# TASK TO COMPLETE:
Find every line in the records below that holds the word "from", and copy each one.

# RECORDS:
* * * *

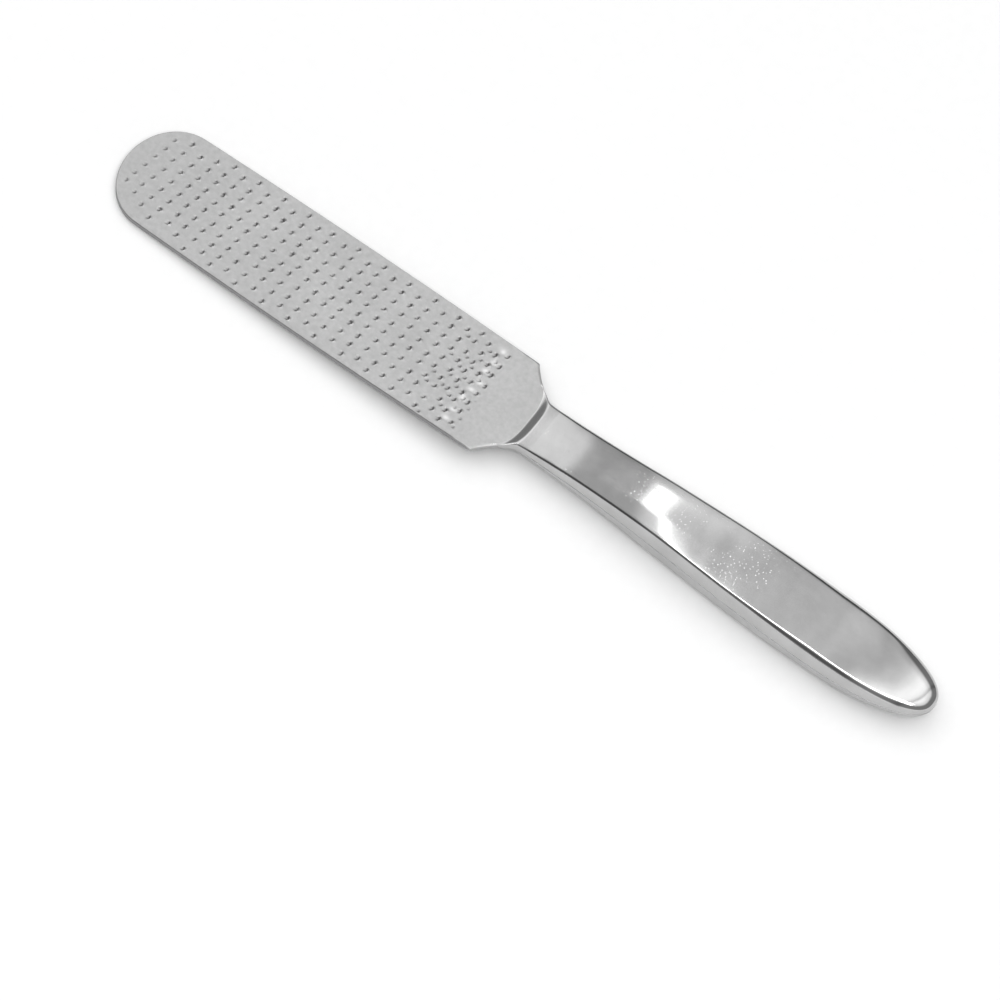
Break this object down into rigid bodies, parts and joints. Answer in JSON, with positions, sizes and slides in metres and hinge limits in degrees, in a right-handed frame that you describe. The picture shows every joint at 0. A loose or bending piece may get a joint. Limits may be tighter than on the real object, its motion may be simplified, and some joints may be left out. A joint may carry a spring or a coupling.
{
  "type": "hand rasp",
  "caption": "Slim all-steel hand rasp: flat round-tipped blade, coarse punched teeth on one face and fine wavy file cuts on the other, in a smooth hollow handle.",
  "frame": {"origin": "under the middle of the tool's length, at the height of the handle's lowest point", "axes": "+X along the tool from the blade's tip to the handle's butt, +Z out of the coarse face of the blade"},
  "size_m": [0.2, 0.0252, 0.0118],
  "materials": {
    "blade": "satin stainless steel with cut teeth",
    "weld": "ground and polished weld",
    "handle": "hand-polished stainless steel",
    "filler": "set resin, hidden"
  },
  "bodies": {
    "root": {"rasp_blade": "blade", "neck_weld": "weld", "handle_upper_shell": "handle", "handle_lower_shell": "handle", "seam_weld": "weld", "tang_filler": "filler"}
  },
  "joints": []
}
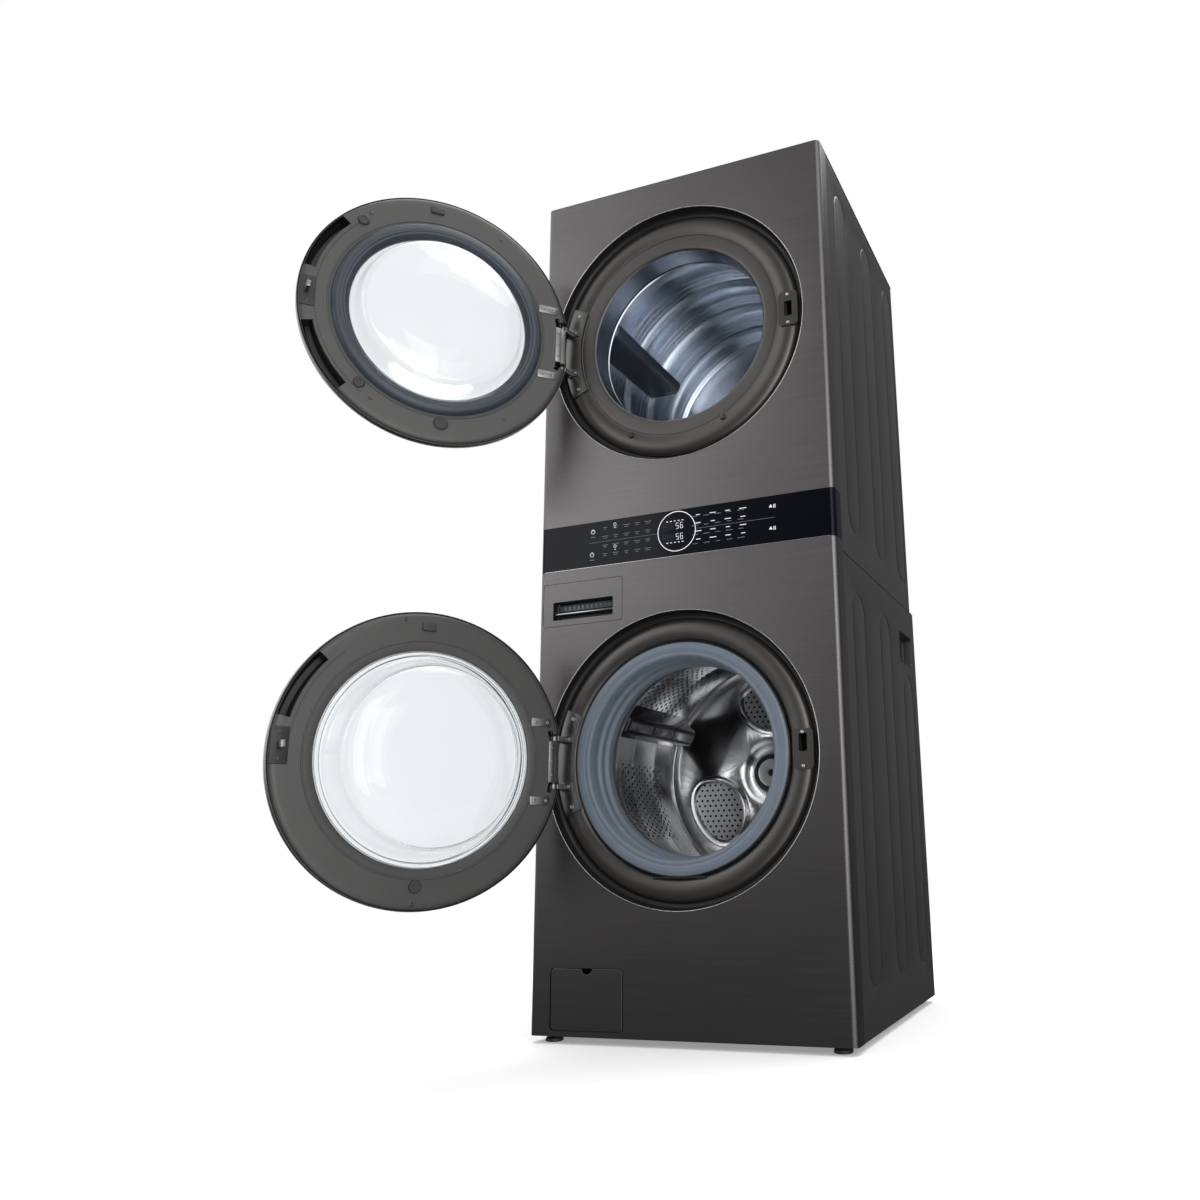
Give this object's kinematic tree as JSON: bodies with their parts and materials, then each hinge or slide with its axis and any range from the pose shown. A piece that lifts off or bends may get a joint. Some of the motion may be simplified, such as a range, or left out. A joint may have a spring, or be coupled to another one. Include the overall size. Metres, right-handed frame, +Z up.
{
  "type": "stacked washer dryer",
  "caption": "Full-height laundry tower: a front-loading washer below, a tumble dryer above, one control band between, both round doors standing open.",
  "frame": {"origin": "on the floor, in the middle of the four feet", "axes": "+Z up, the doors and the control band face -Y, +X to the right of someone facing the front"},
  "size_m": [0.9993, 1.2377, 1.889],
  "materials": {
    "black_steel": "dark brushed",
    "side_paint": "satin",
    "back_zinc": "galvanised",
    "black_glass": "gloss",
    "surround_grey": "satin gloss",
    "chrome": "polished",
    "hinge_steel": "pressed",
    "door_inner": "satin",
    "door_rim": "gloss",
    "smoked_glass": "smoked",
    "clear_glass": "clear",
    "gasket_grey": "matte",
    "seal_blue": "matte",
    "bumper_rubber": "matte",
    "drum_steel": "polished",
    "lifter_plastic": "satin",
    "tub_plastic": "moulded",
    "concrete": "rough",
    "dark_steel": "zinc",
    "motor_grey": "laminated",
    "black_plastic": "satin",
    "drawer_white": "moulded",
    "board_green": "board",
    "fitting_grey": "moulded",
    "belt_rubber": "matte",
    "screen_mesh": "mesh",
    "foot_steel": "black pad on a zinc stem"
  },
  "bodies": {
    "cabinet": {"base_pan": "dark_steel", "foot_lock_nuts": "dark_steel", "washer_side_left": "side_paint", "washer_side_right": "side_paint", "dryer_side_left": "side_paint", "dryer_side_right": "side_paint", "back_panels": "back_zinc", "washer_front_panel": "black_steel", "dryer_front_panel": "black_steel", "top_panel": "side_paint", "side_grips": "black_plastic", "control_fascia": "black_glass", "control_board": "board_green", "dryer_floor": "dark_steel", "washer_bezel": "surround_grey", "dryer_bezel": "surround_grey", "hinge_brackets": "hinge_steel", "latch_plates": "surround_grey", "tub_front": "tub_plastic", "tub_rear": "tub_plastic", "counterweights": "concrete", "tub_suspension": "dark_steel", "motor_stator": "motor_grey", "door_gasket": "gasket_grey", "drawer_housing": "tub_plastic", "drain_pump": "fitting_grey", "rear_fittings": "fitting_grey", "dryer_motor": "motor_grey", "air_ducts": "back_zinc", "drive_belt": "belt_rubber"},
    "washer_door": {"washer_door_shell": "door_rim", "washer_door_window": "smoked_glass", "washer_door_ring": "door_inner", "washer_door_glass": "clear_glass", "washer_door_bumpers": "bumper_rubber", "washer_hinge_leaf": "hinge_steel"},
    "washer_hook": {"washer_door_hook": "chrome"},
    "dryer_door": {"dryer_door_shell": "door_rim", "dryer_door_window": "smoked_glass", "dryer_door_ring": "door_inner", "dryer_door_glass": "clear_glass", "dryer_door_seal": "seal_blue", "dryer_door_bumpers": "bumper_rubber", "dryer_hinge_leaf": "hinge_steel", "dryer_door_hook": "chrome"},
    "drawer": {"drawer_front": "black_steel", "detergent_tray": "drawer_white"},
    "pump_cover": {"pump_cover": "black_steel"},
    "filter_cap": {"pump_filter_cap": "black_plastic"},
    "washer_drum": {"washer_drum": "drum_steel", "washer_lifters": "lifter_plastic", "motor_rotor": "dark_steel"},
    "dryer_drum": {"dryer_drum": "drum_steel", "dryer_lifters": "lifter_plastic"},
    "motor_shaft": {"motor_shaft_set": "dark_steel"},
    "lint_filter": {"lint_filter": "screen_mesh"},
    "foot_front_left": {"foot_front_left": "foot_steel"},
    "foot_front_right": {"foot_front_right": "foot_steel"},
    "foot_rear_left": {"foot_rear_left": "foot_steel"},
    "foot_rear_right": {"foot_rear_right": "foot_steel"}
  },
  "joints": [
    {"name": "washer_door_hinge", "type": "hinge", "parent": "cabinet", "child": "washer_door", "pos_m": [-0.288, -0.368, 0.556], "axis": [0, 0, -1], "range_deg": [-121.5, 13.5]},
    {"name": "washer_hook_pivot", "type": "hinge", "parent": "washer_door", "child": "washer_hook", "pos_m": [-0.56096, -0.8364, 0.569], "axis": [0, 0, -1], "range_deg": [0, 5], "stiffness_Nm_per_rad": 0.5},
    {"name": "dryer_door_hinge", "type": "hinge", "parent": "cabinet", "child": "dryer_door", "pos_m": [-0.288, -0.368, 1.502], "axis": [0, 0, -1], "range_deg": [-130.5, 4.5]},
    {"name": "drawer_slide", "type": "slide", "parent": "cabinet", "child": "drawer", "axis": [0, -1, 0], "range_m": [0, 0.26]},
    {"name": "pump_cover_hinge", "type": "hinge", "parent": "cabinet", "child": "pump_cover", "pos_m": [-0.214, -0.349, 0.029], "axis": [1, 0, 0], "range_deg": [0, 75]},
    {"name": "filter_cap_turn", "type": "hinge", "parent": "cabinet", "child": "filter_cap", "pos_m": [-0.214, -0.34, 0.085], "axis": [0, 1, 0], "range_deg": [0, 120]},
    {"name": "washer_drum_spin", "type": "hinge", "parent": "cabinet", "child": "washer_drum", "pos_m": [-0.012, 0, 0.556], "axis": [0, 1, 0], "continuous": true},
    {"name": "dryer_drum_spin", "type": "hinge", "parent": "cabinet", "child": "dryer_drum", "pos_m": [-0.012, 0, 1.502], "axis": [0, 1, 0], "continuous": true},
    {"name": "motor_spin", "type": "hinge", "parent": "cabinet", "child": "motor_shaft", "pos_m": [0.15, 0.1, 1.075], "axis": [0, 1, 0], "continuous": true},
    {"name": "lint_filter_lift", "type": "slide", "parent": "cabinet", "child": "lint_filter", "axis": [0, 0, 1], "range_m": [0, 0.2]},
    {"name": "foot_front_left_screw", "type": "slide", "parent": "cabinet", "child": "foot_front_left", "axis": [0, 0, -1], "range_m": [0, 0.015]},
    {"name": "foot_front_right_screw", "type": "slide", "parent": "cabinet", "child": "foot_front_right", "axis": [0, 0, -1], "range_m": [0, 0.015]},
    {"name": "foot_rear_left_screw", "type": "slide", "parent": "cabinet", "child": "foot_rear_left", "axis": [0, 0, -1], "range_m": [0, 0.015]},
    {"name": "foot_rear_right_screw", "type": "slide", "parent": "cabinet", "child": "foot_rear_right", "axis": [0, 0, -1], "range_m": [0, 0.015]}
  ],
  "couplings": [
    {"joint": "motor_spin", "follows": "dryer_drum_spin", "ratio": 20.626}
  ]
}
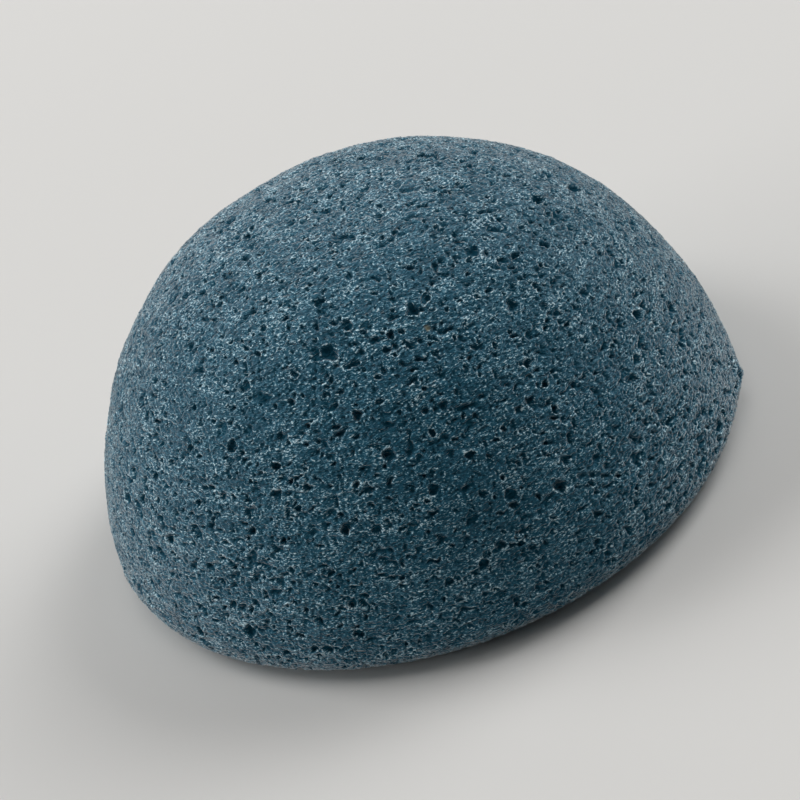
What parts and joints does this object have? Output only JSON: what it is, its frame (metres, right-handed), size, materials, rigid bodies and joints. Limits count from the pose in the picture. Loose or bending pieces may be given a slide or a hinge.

* * * *

# EXERCISE RESULT:
  "frame": {"origin": "under the middle of the tool's length, at the height of the handle's lowest point", "axes": "+X along the tool from the blade's tip to the handle's butt, +Z out of the coarse face of the blade"},
Give this object's kinematic tree as JSON: bodies with their parts and materials, then each hinge or slide with its axis and any range from the pose shown. A piece that lifts off or bends may get a joint. Some of the motion may be simplified, such as a range, or left out. A joint may have a spring, or be coupled to another one. Include the overall size. Metres, right-handed frame, +Z up.
What parts and joints does this object have? Output only JSON: what it is, its frame (metres, right-handed), size, materials, rigid bodies and joints. Limits count from the pose in the picture. Loose or bending pieces may be given a slide or a hinge.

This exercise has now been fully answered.